David Cameron commissioned Mary Portas to lead a review into the future of Britain’s high streets last year.
There were some rather sweeping statements which included: looking at ways business rates could support small and independent retailers better; support better parking; asking those nice friendly big chains to support their baby brothers and sisters, the independents (sure they have all leapt at that one); and my personal favourite – that town centres should be run like businesses. Hmm, not quite sure, but I thought retailers were still businesses?
An excited government put the scheme into action, sharing out one wad of cash between 12 towns, with the unfortunate moniker Portas’s Pilots – a bit reminiscent of Pontius. A further 15 have just followed causing much uproar and dissent.
Complaints are many but centre on the choice of high street – large proportions in London and the South; and the amount of money being spent: £1.5m split between 15 towns does not stretch very far, especially if it goes anywhere near a council committee.
As empty shops hit new records – 23,406 now, according to shadow planning minister Roberta Blackman-Woods – it’s fair to argue that retail has a big problem on its hands.
The causes of this are diverse. Due to a little thing called the recession, there is less money in people’s pockets. Undoubtedly the growth of the supermarket giant, able to offer flexible shopping hours, home deliveries, free parking, and cheaper goods, has not helped.
Neither has the growth of the internet retailers that, again, comes with more convenience for the consumer. Many have huge buying power, some with global registration so that they are able to slide free of corporation tax to enable them to reduce prices still further.
Greedy councils, coining it in from high business rents and rates, and indeed parking, which they are able to smugly claim overcharging on moral green grounds, are a huge culprit. They fail to spend back on public transport, not allowing any viable alternative to reach the centres. Only in some tourist towns are the council actually seeing a benefit to preserving the original hubs. On the whole, they are quick to encourage the major supermarkets and ignore the small, powerless independents.
Alternatively, we could just look at the argument that the day of the high street has come and gone. Like other areas of business have done with less publicity and complaint, they need to change their spots.
There is nothing to stop them from offering money back on parking tickets on a sale like the supermarkets do; nothing to stop them from developing their own mailing lists that contact local customers first on promotions or new lines. They, too, could do home deliveries on a good old fashioned bicycle.
They also have an advantage that the supermarkets and online retailers do not: they can offer a pleasurable experience. Some services – the beauty industry among them – are not available in the alternatives. Helpful staff, nice smells and nicer smiles, proximity to good food and good coffee, comfortable seating, pleasurable ambience and decor are not obtainable elsewhere – though sadly not in many a high street retailer either. All businesses have to develop their products, service and marketing strategies in an ever changing world. This is hardly restricted to retail, before we cry too much.
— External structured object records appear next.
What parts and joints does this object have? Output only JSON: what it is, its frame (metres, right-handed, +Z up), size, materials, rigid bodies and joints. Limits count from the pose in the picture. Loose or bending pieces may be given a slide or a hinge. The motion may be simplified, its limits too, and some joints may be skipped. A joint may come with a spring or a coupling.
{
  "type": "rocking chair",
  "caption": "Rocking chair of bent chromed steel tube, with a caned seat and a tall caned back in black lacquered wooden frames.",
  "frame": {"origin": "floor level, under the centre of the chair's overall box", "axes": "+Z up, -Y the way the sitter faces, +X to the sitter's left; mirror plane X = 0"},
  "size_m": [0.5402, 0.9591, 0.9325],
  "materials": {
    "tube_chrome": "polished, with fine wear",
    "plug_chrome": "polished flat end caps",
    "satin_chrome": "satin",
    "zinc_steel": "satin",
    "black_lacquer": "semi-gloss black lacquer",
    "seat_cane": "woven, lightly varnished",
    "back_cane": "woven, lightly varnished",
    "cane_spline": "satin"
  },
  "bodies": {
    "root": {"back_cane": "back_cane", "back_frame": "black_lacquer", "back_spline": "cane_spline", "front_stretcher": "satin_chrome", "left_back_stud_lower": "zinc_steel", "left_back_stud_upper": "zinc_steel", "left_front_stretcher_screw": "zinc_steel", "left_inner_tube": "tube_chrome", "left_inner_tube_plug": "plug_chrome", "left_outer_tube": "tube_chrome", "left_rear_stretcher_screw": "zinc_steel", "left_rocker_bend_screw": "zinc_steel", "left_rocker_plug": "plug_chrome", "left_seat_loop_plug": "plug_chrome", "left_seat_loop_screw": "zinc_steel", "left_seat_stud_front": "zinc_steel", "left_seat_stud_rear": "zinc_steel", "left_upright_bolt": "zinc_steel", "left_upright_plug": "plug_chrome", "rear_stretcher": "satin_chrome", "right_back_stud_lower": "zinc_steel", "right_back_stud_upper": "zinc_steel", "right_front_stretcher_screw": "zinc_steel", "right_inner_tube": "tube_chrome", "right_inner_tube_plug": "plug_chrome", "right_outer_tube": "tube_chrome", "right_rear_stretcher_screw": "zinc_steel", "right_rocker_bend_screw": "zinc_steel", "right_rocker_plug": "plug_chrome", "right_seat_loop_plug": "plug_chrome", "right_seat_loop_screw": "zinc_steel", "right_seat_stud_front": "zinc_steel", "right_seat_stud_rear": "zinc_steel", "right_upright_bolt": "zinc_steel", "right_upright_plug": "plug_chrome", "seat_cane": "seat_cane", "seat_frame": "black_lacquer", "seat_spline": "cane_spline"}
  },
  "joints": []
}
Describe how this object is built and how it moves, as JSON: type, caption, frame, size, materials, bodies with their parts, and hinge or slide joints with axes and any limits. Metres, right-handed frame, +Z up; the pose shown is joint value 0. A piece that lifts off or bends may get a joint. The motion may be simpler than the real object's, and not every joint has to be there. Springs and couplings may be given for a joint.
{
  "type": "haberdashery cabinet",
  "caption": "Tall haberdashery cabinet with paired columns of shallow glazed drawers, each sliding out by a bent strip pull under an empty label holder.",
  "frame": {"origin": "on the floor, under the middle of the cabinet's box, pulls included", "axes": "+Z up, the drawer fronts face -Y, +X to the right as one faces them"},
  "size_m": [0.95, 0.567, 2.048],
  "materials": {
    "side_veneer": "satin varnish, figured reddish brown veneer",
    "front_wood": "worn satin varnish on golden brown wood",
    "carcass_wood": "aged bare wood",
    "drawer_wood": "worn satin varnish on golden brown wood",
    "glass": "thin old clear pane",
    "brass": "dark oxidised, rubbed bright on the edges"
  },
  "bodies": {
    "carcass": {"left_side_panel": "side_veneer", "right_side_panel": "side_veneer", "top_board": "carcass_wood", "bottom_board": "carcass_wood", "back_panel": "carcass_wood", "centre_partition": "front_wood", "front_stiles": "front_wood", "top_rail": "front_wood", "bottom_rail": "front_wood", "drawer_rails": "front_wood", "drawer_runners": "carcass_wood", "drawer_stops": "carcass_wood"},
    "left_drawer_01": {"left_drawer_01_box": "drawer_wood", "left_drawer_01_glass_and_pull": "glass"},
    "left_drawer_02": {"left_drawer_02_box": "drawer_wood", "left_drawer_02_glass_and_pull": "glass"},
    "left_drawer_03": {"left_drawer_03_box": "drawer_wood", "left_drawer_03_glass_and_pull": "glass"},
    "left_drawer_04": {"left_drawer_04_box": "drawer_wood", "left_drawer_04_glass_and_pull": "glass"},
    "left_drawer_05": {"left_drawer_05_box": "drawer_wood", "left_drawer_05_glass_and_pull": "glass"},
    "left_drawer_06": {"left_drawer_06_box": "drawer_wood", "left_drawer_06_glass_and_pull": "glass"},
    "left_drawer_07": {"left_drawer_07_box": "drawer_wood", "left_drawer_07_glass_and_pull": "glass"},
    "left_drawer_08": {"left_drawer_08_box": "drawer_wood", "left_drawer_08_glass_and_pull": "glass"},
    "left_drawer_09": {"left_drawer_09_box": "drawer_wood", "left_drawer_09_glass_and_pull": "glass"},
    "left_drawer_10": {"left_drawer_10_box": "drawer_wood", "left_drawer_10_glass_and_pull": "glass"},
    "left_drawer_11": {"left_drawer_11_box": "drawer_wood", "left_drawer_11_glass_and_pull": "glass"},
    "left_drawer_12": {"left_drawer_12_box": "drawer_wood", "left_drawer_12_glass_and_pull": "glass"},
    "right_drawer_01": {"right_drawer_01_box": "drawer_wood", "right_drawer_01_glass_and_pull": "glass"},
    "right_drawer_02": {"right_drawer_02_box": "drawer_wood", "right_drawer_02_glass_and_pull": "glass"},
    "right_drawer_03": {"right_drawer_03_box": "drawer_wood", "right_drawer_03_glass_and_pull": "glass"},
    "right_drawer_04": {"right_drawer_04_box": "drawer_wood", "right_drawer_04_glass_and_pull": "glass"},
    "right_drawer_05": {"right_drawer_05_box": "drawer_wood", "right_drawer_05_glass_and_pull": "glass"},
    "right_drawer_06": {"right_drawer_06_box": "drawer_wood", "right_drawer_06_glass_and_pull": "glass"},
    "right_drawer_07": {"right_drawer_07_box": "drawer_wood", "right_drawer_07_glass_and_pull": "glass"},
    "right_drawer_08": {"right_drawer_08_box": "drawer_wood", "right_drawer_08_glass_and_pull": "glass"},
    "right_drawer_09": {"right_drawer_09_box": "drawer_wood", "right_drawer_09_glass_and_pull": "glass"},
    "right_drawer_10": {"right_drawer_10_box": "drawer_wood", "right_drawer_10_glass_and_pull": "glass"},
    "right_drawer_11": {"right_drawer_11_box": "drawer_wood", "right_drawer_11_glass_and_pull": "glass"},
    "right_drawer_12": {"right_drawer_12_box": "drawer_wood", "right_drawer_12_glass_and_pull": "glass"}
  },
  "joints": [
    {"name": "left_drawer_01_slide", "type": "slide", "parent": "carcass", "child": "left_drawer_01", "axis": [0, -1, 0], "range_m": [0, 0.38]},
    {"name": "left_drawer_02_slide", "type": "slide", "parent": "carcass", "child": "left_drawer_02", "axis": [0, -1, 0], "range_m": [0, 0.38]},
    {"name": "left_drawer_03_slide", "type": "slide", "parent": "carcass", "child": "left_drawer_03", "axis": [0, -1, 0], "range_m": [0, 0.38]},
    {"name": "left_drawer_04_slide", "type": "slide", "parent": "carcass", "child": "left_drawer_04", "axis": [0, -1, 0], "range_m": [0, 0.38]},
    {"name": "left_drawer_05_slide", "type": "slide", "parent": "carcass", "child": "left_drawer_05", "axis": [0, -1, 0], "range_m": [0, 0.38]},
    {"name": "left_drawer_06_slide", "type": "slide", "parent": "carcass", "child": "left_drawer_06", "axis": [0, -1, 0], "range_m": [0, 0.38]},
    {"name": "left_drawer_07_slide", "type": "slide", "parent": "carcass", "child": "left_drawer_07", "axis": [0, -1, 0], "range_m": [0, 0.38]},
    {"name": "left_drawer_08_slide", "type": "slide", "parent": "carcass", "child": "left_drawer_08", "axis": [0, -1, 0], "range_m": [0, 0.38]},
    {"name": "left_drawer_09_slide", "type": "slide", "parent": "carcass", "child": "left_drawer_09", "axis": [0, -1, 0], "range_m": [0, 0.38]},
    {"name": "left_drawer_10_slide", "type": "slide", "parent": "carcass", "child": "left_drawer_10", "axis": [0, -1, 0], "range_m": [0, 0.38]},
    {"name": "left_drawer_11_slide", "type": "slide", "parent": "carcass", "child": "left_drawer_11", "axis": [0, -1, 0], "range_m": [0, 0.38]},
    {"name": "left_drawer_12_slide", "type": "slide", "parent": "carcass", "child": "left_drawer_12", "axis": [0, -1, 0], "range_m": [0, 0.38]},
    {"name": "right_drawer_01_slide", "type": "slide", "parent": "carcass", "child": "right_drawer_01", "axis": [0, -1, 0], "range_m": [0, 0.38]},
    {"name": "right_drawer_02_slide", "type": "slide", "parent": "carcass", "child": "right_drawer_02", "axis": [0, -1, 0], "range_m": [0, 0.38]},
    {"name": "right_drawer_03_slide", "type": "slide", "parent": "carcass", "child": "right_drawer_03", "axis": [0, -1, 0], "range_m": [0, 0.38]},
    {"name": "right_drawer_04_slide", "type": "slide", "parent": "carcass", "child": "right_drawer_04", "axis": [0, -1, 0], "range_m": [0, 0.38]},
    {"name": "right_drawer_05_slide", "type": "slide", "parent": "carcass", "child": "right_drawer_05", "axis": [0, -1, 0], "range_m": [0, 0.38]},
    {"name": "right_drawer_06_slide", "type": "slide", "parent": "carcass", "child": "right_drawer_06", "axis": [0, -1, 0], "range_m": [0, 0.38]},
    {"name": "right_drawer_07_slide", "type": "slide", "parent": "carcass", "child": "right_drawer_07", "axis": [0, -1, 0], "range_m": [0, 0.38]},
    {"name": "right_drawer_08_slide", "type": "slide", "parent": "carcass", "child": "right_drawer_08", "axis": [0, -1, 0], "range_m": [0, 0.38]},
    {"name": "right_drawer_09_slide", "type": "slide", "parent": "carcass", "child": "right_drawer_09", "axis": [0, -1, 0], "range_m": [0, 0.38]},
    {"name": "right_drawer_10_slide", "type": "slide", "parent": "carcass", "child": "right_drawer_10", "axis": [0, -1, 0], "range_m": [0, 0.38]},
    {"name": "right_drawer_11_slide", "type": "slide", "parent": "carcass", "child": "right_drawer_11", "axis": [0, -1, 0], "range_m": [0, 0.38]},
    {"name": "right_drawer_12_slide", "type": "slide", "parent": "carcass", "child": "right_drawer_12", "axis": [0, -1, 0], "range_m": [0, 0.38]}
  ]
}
So, can Mary Portas wave the odd magic wand? It will help that the sites chosen are mostly strategic to start with, and have some major retailers there as well, always a big selling point in the retail industry. The extra publicity won’t harm either. How the cash is spent might have some effect – it’s hard to compare Tiverton’s commitment to the parking problem to Liverpool’s trendy little theory of aspiring entrepreneurs offering mentoring.
Do I swallow Mary Portas’ sweeping statement that saving the high street is the way to economic recovery? Not for one instant. Do I believe she is not in it for all she can get rather than moral conviction? Not if this is the same lady who advised the mall giants Westfield on their little shoe boxes that no independent could afford, not to mention the rumoured pressure on participating high streets to give rather considerable credit to Ms Portas at every opportunity. Sadly, I don’t think David Cameron’s economic allotment bears any more credence to anything more than a publicity stunt either.
Jan Cavelle is founder of the Jan Cavelle Furniture Company.